AISkin (Artificial Ionic Skin) is a hydrogel sensor that looks like the Blob’s sleeker cousin. Recently developed by a team of researchers from the University of Toronto’s engineering department, the adhesive skin is autonomous and records sensations that are literally skin-deep. The freakiest thing about it is that it can “think” without being plugged into anything.
“[AISkin has] high toughness, stretchability, ambient stability and transparency,” said Xinyu Liu and colleagues in a study recently published in Materials Horizons. Liu is a U Toronto professor who runs a high-tech lab that develops almost unreal technologies like soft robotics.
This type of AI is artificially intelligent in a different way than the computer brains you might normally think of. Hydrogels are just weird in themselves. These 3D networks of hydrophilic polymers can hold massive amounts of water without their chemical structure breaking. AISkin can stretch up to 400% of its length, 350% more than the human epidermis (except maybe in the cinematic nightmare Brazil, above). Think of it as expando-skin made out of polymers.
Polymers make up a staggering amount of substances, from gemstones to tires. Their many small molecules, or monomers, are linked together by (at least in this case) ionic bonds. This type of chemical bond involves the transfer of electrons from one atom to another, as opposed to a covalent bond, in which atoms of equal electronegativity share a bonding pair of electrons. An ionic bond means the atom with higher electronegativity body-snatches by stealing and controlling the other's electrons.

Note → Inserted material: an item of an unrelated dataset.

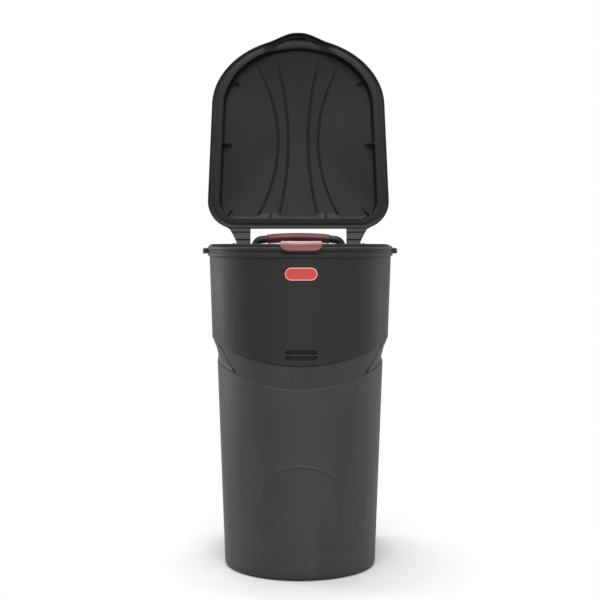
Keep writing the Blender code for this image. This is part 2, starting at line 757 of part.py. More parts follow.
def arm_plan(side):
    """Plan of a hinge arm: straight inside, and flaring outside into the lid's corner."""
    reach = HINGE_Y - LID_REAR
    root = LID_REAR - FLANGE_REAR
    flare = LID_HALF - ARM_OUT
    back = HINGE_Y + TOE_DROP + OVERRUN
    points = [(ARM_OUT, back)]
    points += [(ARM_OUT + out * flare, HINGE_Y + along * reach) for out, along in ARM_FLARE_SHARES]
    points += [(ARM_OUT + ARM_ROOT_SHARE * flare, root), (ARM_IN, root), (ARM_IN, back)]
    return [(side * x, y) for x, y in points]


def arm_side_view():
    """Side view of a closed lid's arm: plate, knuckle and the toe that meets the stop."""
    seat = RIM_TOP + SEAT
    root = LID_REAR - FLANGE_REAR * ROOT_SHARE
    turn = math.radians(LID_OPEN_DEG)
    toe = []
    for forward, down in ((-KNUCKLE_R, TOE_DROP), (KNUCKLE_R, TOE_DROP)):
        y = forward * math.cos(turn) + down * math.sin(turn)
        z = forward * math.sin(turn) - down * math.cos(turn)
        toe.append((HINGE_Y + y, HINGE_Z + z))
    bottom = circle((HINGE_Y, HINGE_Z), KNUCKLE_R, 7, -125.0, 90.0)
    under = [(root, seat + LID_WALL / 2), (LID_REAR - LID_WALL * 2, seat + LID_WALL / 2)]
    under += [(LID_REAR - LID_WALL, seat - SKIRT_DEPTH * ROOT_SHARE)]
    top_z = seat + ARM_THICK - GAP * 2
    top = [(HINGE_Y, HINGE_Z + KNUCKLE_R), (LID_REAR + ARM_THICK, top_z), (root, top_z)]
    return under + bottom + toe + top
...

Ionic bonds are the force powering this futuristic skin. It is actually a double layer of hydrogels, one positively charged and one negatively charged. The magic happens when an overlay of negative and positive ions creates a reaction on the surface. The researchers call this a “sensing junction,” which acts like skin by protecting the body from moisture and the elements while mirroring the sensory receptors that can “perceive environmental and mechanical stimuli” like heat and pressure, according to Liu and colleagues. They added that AISkin is capable of “wearable strain-humidity sensing, human–machine interaction and walking energy harvesting.”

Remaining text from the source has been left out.